Bisogna tuttavia scindere bene le cose. Il caso in questione non è affatto senza rapporto con il discorso. Non sono chiacchiere come se ne sentono un po’ dappertutto a carnevale. Fra il discorso e il desiderio c’è un rapporto strettissimo. Anche per questo sono arrivato a isolare – perlomeno cosí penso – la funzione dell’oggetto a. Si tratta di un punto chiave da cui devo dire che non si è ancora tratto grande profitto. Accadrà pian pianino.
L’oggetto a è ciò tramite cui l’essere parlante, quando è preso nei discorsi, si determina. Egli non sa assolutamente che cosa lo determini. È l’oggetto a, per cui è determinato come soggetto, vale a dire diviso come soggetto, e in altre parole è preda del desiderio. Sembra qualcosa che avviene nello stesso posto dei discorsi sovversivi, ma non è nulla di simile. È assolutamente regolare, è una produzione, che produce matematicamente, è il caso di dirlo, l’oggetto a in quanto causa del suddetto desiderio.
L’oggetto a è anche quello che, come sapete, ho chiamato l’oggetto metonimico, l’oggetto che corre lungo quello che si svolge come discorso, discorso piú o meno coerente, fino a quando questo non incespica, e tutto va in fumo.
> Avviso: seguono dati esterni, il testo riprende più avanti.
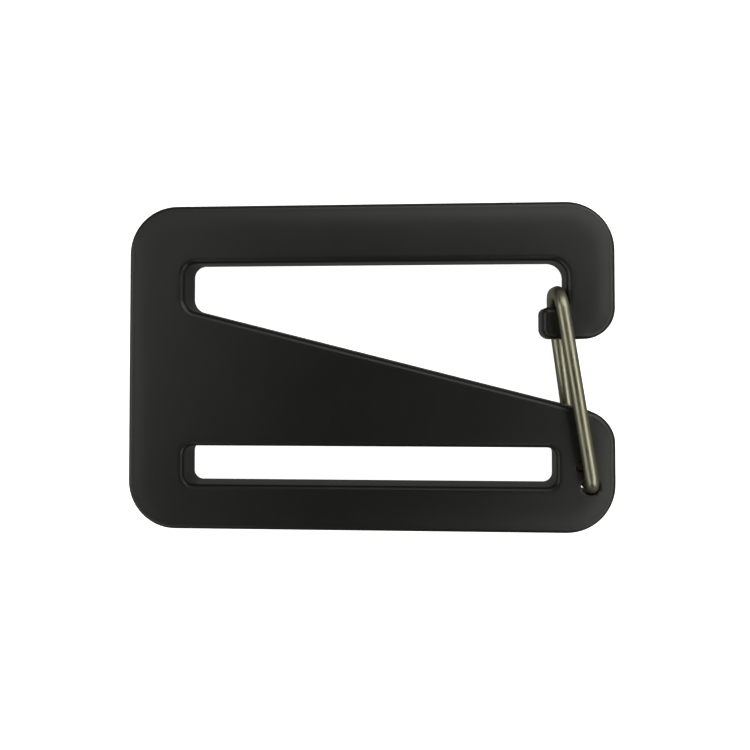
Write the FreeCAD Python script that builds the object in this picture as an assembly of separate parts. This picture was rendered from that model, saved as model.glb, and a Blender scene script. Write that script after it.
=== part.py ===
# Hook buckle for 38 mm webbing: a flat aluminium plate with a closed slot for the webbing
# that stays sewn in, a tapering hook opening above it, and a sprung wire gate that closes
# the hook's mouth. The gate is one bent wire. It straddles the plate, and each of its ends
# is turned into a hole of its own, so the wire twists a little at its U-bend as it opens.
# The wire is made as two halves that meet at the top of the U-bend, which is where it
# twists.
#
# Millimetres. The plate lies flat with its front face up: X runs along the slot towards
# the mouth, Y runs across the plate towards the hook's bar, and Z comes out of the front
# face. The origin is the centre of the plate, halfway through its thickness.

import FreeCAD, Part
import math
import os

# Plate
PLATE_LENGTH = 52.4
PLATE_WIDTH = 35.1
THICKNESS = 3.8
OUTER_CORNER = 5.2
EDGE_ROUND = 0.6

# Slot for the sewn webbing
SLOT_LENGTH = 40.0
SLOT_HEIGHT = 4.15
SLOT_CENTRE_Y = -10.63
SLOT_CORNER = 1.0
SLOT_ROUND = 0.5

# Hook opening: its lower side slopes down from the left end to the mouth
HOOK_LEFT = -20.05
HOOK_TOP = 11.22
SLOPE_DEG = 14.2
SLOPE_AT_CENTRE = 1.23
HOOK_TOP_LEFT_CORNER = 1.3
HOOK_LOW_LEFT_CORNER = 1.5
SHOULDER_CORNER = 3.4

# Nose: the hook's tip, with a barb that the gate's U-bend drops in behind
NOSE_INNER = 21.2
NOSE_OUTER = 26.3
NOSE_BOTTOM = 2.9
NOSE_TOP_CORNER = 1.7
NOSE_TIP_CORNER = 3.3
BARB_LEFT = 18.6
BARB_TOP = 6.3
BARB_TOP_CORNER = 0.7
BARB_LOW_CORNER = 1.1
NOTCH_CORNER = 0.6

# Gate wire
WIRE_DIAMETER = 1.4
WIRE_TO_PLATE = 0.2
FRONT_END_INSET = 0.1
BACK_END_INSET = 0.7
WIRE_END_BEVEL = 0.12
PIVOT_BEND = 1.1
TOP_BEND = 2.0
SEAM = 0.02
FRONT_PIVOT = FreeCAD.Vector(23.55, -12.5, 0.0)
BACK_PIVOT = FreeCAD.Vector(22.72, -10.42, 0.0)
GATE_APEX = FreeCAD.Vector(20.3, 7.9, 0.0)

# Pivot holes, looser than the wire, because the back end shifts as the gate swings. The
# front one goes through. The back one is drilled from behind, and only a small hole over
# the wire's end shows in front.
HOLE_RADIUS = 0.95
HOLE_BEVEL = 0.1
FRONT_HOLE = FreeCAD.Vector(23.45, -12.48, 0.0)
BACK_HOLE = FreeCAD.Vector(22.66, -10.34, 0.0)
BACK_HOLE_ROOF = 0.6
SIGHT_HOLE = FreeCAD.Vector(22.53, -10.5, 0.0)
SIGHT_HOLE_RADIUS = 0.5

HALF_THICKNESS = THICKNESS / 2.0
LEG_HEIGHT = HALF_THICKNESS + WIRE_TO_PLATE + WIRE_DIAMETER / 2.0


def corner_arc(before, corner, after, radius):
    """Return the arc that rounds one corner of an outline."""
    to_before = (before - corner).normalize()
    to_after = (after - corner).normalize()
    half_angle = to_before.getAngle(to_after) / 2.0
    bisector = (to_before + to_after).normalize()
    reach = radius / math.tan(half_angle)
    middle = corner + bisector * (radius / math.sin(half_angle) - radius)
    return Part.Arc(corner + to_before * reach, middle, corner + to_after * reach).toShape()


def rounded_face(corners):
    """Return the flat face inside an outline, given as (x, y, corner radius) in order."""
    points = [FreeCAD.Vector(x, y, 0.0) for x, y, _ in corners]
    arcs = []
    for index, (_, _, radius) in enumerate(corners):
        following = points[(index + 1) % len(points)]
        arcs.append(corner_arc(points[index - 1], points[index], following, radius))
    edges = []
    for index, arc in enumerate(arcs):
        start = arcs[index - 1].lastVertex().Point
        edges.append(Part.LineSegment(start, arc.firstVertex().Point).toShape())
        edges.append(arc)
    return Part.Face(Part.Wire(edges))


def slab(face):
    """Return a flat face thickened to the plate's thickness, centred on Z = 0."""
    thick = face.extrude(FreeCAD.Vector(0.0, 0.0, THICKNESS))
    thick.translate(FreeCAD.Vector(0.0, 0.0, -HALF_THICKNESS))
    return thick


def face_edges(solid, inside):
    """Return the edges on the two broad faces whose middle passes a test."""
    found = []
    for edge in solid.Edges:
        box = edge.BoundBox
        on_face = box.ZLength < 1e-6 and abs(abs(box.Center.z) - HALF_THICKNESS) < 1e-6
        if on_face and inside(edge.CenterOfMass):
            found.append(edge)
    return found


def slope_y(x):
    """Return the height of the hook opening's sloping side at x."""
    return SLOPE_AT_CENTRE - math.tan(math.radians(SLOPE_DEG)) * x


def hook_face():
    """Return the plate's outline, which runs in through the mouth and round the opening."""
    right = PLATE_LENGTH / 2.0
    top = PLATE_WIDTH / 2.0
    return rounded_face([
        (-right, -top, OUTER_CORNER),
        (right, -top, OUTER_CORNER),
        (right, slope_y(right), SHOULDER_CORNER),
        (HOOK_LEFT, slope_y(HOOK_LEFT), HOOK_LOW_LEFT_CORNER),
        (HOOK_LEFT, HOOK_TOP, HOOK_TOP_LEFT_CORNER),
        (NOSE_INNER, HOOK_TOP, NOSE_TOP_CORNER),
        (NOSE_INNER, BARB_TOP, NOTCH_CORNER),
        (BARB_LEFT, BARB_TOP, BARB_TOP_CORNER),
        (BARB_LEFT, NOSE_BOTTOM, BARB_LOW_CORNER),
        (NOSE_OUTER, NOSE_BOTTOM, NOSE_TIP_CORNER),
        (NOSE_OUTER, top, OUTER_CORNER),
        (-right, top, OUTER_CORNER),
    ])


def slot_face():
    """Return the outline of the webbing slot."""
    half_length = SLOT_LENGTH / 2.0
    low = SLOT_CENTRE_Y - SLOT_HEIGHT / 2.0
    high = SLOT_CENTRE_Y + SLOT_HEIGHT / 2.0
    return rounded_face([
        (-half_length, low, SLOT_CORNER),
        (half_length, low, SLOT_CORNER),
        (half_length, high, SLOT_CORNER),
        (-half_length, high, SLOT_CORNER),
    ])


def make_plate():
    """Return the plate: rounded outline, rounded slot and two bevelled pivot holes."""
    plate = slab(hook_face())
    plate = plate.makeFillet(EDGE_ROUND, face_edges(plate, lambda point: True))

    plate = plate.cut(slab(slot_face()))
    margin = SLOT_HEIGHT / 2.0 + SLOT_ROUND

    def by_slot(point):
        beside = abs(point.x) < SLOT_LENGTH / 2.0 + SLOT_ROUND
        return beside and abs(point.y - SLOT_CENTRE_Y) < margin

    plate = plate.makeFillet(SLOT_ROUND, face_edges(plate, by_slot))

    for centre, radius, top in (
        (FRONT_HOLE, HOLE_RADIUS, THICKNESS),
        (BACK_HOLE, HOLE_RADIUS, HALF_THICKNESS - BACK_HOLE_ROOF),
        (SIGHT_HOLE, SIGHT_HOLE_RADIUS, THICKNESS),
    ):
        foot = centre - FreeCAD.Vector(0.0, 0.0, THICKNESS)
        plate = plate.cut(Part.makeCylinder(radius, THICKNESS + top, foot))

    def by_holes(point):
        flat = FreeCAD.Vector(point.x, point.y, 0.0)
        return min((flat - FRONT_HOLE).Length, (flat - BACK_HOLE).Length) < HOLE_RADIUS

    return plate.makeChamfer(HOLE_BEVEL, face_edges(plate, by_holes))


def make_gate_half(pivot, side, end_inset):
    """Return half of the gate wire, in front of the plate (side 1) or behind it (side -1).

    Its line is a turned-in end, the bend onto the leg, the leg, the bend over the top and
    half of the short straight run that crosses the plate's thickness.
    """
    along = GATE_APEX - pivot
    length = along.Length
    along.normalize()

    def point(distance, height):
        return pivot + along * distance + FreeCAD.Vector(0.0, 0.0, side * height)

    pivot_inset = PIVOT_BEND * (1.0 - math.sqrt(0.5))
    top_inset = TOP_BEND * (1.0 - math.sqrt(0.5))
    end = point(0.0, end_inset - HALF_THICKNESS)
    pivot_bend_low = point(0.0, LEG_HEIGHT - PIVOT_BEND)
    pivot_bend_middle = point(pivot_inset, LEG_HEIGHT - pivot_inset)
    leg_start = point(PIVOT_BEND, LEG_HEIGHT)
    leg_end = point(length - TOP_BEND, LEG_HEIGHT)
    top_bend_middle = point(length - top_inset, LEG_HEIGHT - top_inset)
    top_bend_low = point(length, LEG_HEIGHT - TOP_BEND)
    seam = point(length, SEAM / 2.0)

    line = Part.Wire([
        Part.LineSegment(end, pivot_bend_low).toShape(),
        Part.Arc(pivot_bend_low, pivot_bend_middle, leg_start).toShape(),
        Part.LineSegment(leg_start, leg_end).toShape(),
        Part.Arc(leg_end, top_bend_middle, top_bend_low).toShape(),
        Part.LineSegment(top_bend_low, seam).toShape(),
    ])
    section = Part.Wire([Part.makeCircle(WIRE_DIAMETER / 2.0, end)])
    wire = line.makePipe(Part.Face(section))
    rim = [edge for edge in wire.Edges
           if edge.BoundBox.ZLength < 1e-6 and abs(edge.CenterOfMass.z - end.z) < 1e-6]
    return wire.makeChamfer(WIRE_END_BEVEL, rim)


def make_parts():
    """Return every sub-part by its node name."""
    return {
        "plate": make_plate(),
        "gate_wire_front_half": make_gate_half(FRONT_PIVOT, 1.0, FRONT_END_INSET),
        "gate_wire_back_half": make_gate_half(BACK_PIVOT, -1.0, BACK_END_INSET),
    }


os.makedirs("parts", exist_ok=True)
for name, shape in make_parts().items():
    shape.exportStep(os.path.join("parts", name + ".step"))
    print(name, "valid", shape.isValid(), "solids", len(shape.Solids),
          "volume", round(shape.Volume, 2), "mm3")
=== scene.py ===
"""Looks of a hook buckle for webbing: a flat black plate and the sprung wire gate of its hook.

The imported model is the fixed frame. The plate and the two halves of the gate wire are modelled
here at the frame's own sizes, and each one rides on the body that it belongs to.
"""

import logging
import math
from collections.abc import Callable
from dataclasses import dataclass, field
from enum import Enum

import bmesh
import bpy
from mathutils import Euler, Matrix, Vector


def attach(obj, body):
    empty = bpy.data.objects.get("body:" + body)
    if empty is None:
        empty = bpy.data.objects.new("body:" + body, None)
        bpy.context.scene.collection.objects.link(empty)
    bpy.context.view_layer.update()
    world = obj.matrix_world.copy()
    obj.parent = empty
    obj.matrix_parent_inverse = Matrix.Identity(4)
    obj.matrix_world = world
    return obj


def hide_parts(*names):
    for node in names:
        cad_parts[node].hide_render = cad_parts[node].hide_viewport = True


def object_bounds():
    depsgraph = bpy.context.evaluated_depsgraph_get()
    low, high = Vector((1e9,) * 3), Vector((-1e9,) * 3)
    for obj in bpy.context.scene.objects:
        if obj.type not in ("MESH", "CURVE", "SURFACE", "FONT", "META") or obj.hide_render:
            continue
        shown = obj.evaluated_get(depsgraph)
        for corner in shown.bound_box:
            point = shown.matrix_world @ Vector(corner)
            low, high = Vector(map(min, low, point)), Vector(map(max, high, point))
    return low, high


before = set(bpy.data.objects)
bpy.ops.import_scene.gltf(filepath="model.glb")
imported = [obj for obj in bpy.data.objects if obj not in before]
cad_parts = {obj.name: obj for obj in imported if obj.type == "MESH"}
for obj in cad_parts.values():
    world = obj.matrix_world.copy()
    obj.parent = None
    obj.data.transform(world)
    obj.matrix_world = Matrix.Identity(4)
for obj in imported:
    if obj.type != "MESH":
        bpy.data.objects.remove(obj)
cad_low, cad_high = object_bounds()

MM = 0.001
SAME_PLACE = 0.001 * MM
UP = Vector((0.0, 0.0, 1.0))
ACROSS = Vector((1.0, 0.0, 0.0))
ALONG = Vector((0.0, 1.0, 0.0))
UNSCALED = Vector((1.0, 1.0, 1.0))
QUARTER_TURN = math.radians(90.0)

# How much of a face's normal lies along Z: at most for a wall, and at least for a broad face and
# for the part of a broad face that is still flat.
WALL_STEEPNESS = 0.1
FACE_STEEPNESS = 0.99
FLAT_STEEPNESS = 0.999

log = logging.getLogger("hook_buckle")


class GateSide(Enum):
    """Which face of the plate a half of the gate lies on; the value is the sign of its Z."""

    FRONT = 1.0
    BACK = -1.0


class Slot(Enum):
    """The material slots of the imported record."""

    PLATE = "black_anodised_aluminium"
    WIRE = "spring_wire"


# Modelling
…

Fatto sta, comunque, che è da qui che prendiamo l’idea di causa. Con il pretesto che noi siamo causati dal nostro bla-bla, crediamo che nella natura tutto debba avere una causa.
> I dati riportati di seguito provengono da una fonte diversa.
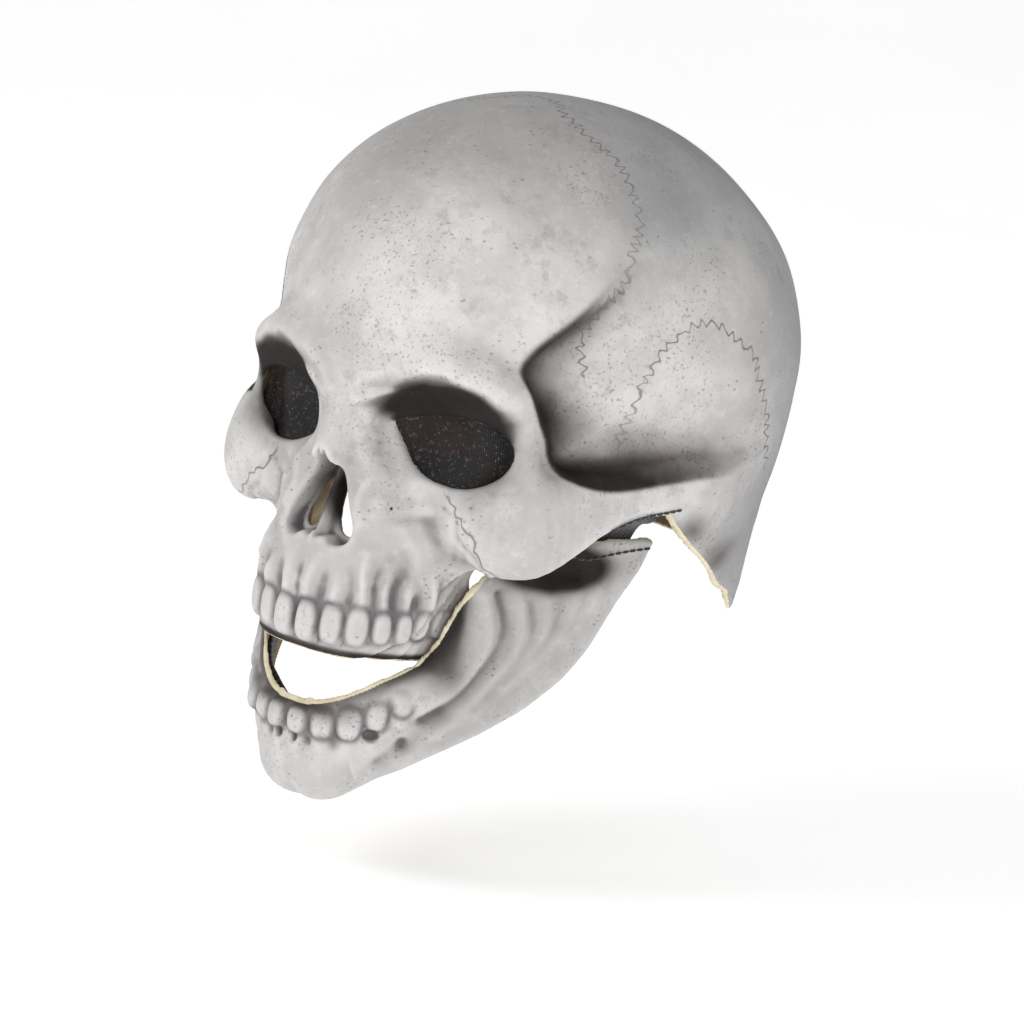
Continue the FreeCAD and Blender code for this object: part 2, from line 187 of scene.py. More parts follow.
# Side views are (y, z). Front views are (x, z) on one side of the face.
TEMPLE_LINE = ((-60, 91), (-70, 79), (-80, 67), (-88, 57), (-91.5, 48), (-90.5, 40), (-86, 33), (-81.5, 25),
    (-79.5, 17), (-75, 11.5), (-64, 11), (-48, 14), (-30, 16.5), (-14, 18), (4, 22))
TEMPLE_REAR = ((30, 40), (22, 80), (-30, 104))
ARCH = ((44, -96, -8), (58, -90, -10), (69, -82.5, -8.5), (78, -71.5, -2.5), (85, -57, 3.5), (91, -41, 8),
    (93, -25, 10.5), (95, -10, 12))
ARCH_RADII = (7, 9.5, 9.5, 8, 6.6, 5.4, 4.6, 3.6)
HEAD_RIM = ((140, -18), (95, -25), (70, -28), (55, -29), (44, -30), (40, -31), (37, -34), (35, -42),
    (32, -43), (27, -35), (4, -24), (-20, -12), (-29, -6), (-38, 0.5), (-51, -0.5), (-60, -4), (-67, -9),
    (-73, -17), (-78, -26), (-80, -33), (-79, -39), (-77, -60), (-82, -66), (-150, -67.5), (-150, 160),
    (140, 160))
EYE = ((15, 21), (22, 24), (36, 27), (50, 27), (58, 23), (60, 16), (56, 8.5), (46, 2.5), (34, 2.5), (24, 7),
    (18, 14))
NOSE = ((0, 6), (3.5, 4), (7.5, -4), (11.5, -12), (14.5, -19), (14, -24), (9.5, -26), (5, -23.5), (0, -22))
NOSE_HOLE = ((2, 2), (5.5, -3), (9.5, -11), (12.5, -18.5), (10.5, -23), (6, -22), (3, -14))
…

In André Gide troviamo tutti i tratti secondo cui le cose stanno proprio come vi ho detto. In primo luogo la sua relazione con l’Altro supremo. Malgrado tutto ciò che egli ha potuto dire, non bisogna credere che il grande Altro non avesse alcuna incidenza per Gide. Laddove A prende forma, egli ne aveva anche una nozione del tutto specifica, secondo la quale il piacere di questo grande Altro consisteva nel disturbare quello di tutti i piccoli altri. In questo modo egli ha capito molto bene che lí c’era un punto di scocciatura che evidentemente lo salvava dall’abbandono della sua infanzia. Tutte le sue punzecchiature con Dio erano qualcosa di fortemente compensatorio per uno come lui che aveva cominciato cosí male. Per altro non si tratta di un suo privilegio.